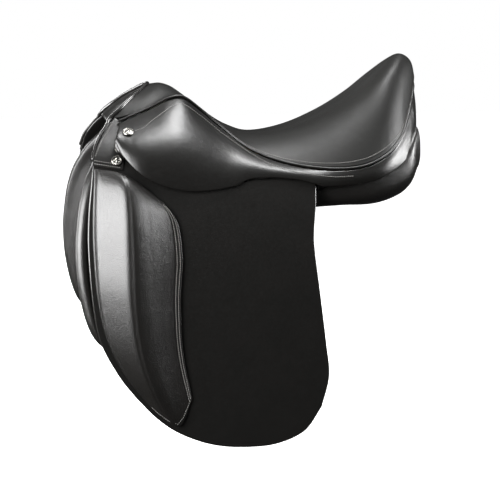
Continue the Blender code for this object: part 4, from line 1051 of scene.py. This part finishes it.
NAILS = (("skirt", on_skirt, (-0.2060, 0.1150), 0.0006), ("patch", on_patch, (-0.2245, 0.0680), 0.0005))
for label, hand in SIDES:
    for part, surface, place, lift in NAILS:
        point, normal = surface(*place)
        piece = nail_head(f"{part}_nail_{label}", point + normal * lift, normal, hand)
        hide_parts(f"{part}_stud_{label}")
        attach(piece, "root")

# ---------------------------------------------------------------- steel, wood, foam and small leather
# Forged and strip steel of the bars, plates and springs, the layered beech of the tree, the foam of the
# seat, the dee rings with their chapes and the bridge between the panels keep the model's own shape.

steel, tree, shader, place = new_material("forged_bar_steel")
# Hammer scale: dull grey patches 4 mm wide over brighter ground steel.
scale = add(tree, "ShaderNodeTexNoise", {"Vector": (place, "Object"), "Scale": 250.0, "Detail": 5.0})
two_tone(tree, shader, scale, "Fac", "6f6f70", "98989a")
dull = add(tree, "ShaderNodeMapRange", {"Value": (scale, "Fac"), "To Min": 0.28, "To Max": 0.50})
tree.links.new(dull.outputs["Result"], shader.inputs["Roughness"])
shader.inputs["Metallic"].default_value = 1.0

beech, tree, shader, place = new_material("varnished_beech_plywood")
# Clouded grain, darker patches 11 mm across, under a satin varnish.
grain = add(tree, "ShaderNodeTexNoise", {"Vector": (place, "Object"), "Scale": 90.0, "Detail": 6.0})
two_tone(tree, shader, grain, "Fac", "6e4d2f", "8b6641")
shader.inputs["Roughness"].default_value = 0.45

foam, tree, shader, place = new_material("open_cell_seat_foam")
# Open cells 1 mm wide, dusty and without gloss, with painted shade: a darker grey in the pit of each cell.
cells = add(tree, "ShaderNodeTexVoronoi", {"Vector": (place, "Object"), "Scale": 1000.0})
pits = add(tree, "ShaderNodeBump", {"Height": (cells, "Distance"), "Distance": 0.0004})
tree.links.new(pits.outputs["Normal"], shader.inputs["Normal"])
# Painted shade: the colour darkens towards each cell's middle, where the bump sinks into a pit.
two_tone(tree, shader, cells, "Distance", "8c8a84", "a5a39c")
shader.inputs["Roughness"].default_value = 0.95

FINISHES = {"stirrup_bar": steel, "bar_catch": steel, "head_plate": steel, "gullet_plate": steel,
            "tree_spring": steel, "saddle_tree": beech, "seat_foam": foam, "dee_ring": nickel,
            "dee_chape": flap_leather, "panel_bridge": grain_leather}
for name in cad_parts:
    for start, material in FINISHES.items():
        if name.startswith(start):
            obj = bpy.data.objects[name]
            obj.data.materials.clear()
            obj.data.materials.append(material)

#### SET PROBLEM
Extract all of the data above without altering anything.

#### RESPONSE
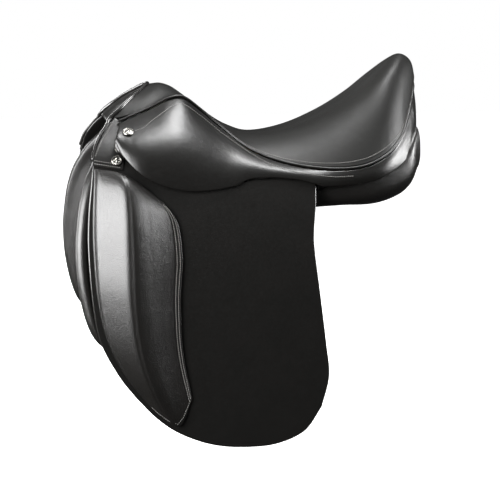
Continue the Blender code for this object: part 4, from line 1051 of scene.py. This part finishes it.
NAILS = (("skirt", on_skirt, (-0.2060, 0.1150), 0.0006), ("patch", on_patch, (-0.2245, 0.0680), 0.0005))
for label, hand in SIDES:
    for part, surface, place, lift in NAILS:
        point, normal = surface(*place)
        piece = nail_head(f"{part}_nail_{label}", point + normal * lift, normal, hand)
        hide_parts(f"{part}_stud_{label}")
        attach(piece, "root")

# ---------------------------------------------------------------- steel, wood, foam and small leather
# Forged and strip steel of the bars, plates and springs, the layered beech of the tree, the foam of the
# seat, the dee rings with their chapes and the bridge between the panels keep the model's own shape.

steel, tree, shader, place = new_material("forged_bar_steel")
# Hammer scale: dull grey patches 4 mm wide over brighter ground steel.
scale = add(tree, "ShaderNodeTexNoise", {"Vector": (place, "Object"), "Scale": 250.0, "Detail": 5.0})
two_tone(tree, shader, scale, "Fac", "6f6f70", "98989a")
dull = add(tree, "ShaderNodeMapRange", {"Value": (scale, "Fac"), "To Min": 0.28, "To Max": 0.50})
tree.links.new(dull.outputs["Result"], shader.inputs["Roughness"])
shader.inputs["Metallic"].default_value = 1.0

beech, tree, shader, place = new_material("varnished_beech_plywood")
# Clouded grain, darker patches 11 mm across, under a satin varnish.
grain = add(tree, "ShaderNodeTexNoise", {"Vector": (place, "Object"), "Scale": 90.0, "Detail": 6.0})
two_tone(tree, shader, grain, "Fac", "6e4d2f", "8b6641")
shader.inputs["Roughness"].default_value = 0.45

foam, tree, shader, place = new_material("open_cell_seat_foam")
# Open cells 1 mm wide, dusty and without gloss, with painted shade: a darker grey in the pit of each cell.
cells = add(tree, "ShaderNodeTexVoronoi", {"Vector": (place, "Object"), "Scale": 1000.0})
pits = add(tree, "ShaderNodeBump", {"Height": (cells, "Distance"), "Distance": 0.0004})
tree.links.new(pits.outputs["Normal"], shader.inputs["Normal"])
# Painted shade: the colour darkens towards each cell's middle, where the bump sinks into a pit.
two_tone(tree, shader, cells, "Distance", "8c8a84", "a5a39c")
shader.inputs["Roughness"].default_value = 0.95

FINISHES = {"stirrup_bar": steel, "bar_catch": steel, "head_plate": steel, "gullet_plate": steel,
            "tree_spring": steel, "saddle_tree": beech, "seat_foam": foam, "dee_ring": nickel,
            "dee_chape": flap_leather, "panel_bridge": grain_leather}
for name in cad_parts:
    for start, material in FINISHES.items():
        if name.startswith(start):
            obj = bpy.data.objects[name]
            obj.data.materials.clear()
            obj.data.materials.append(material)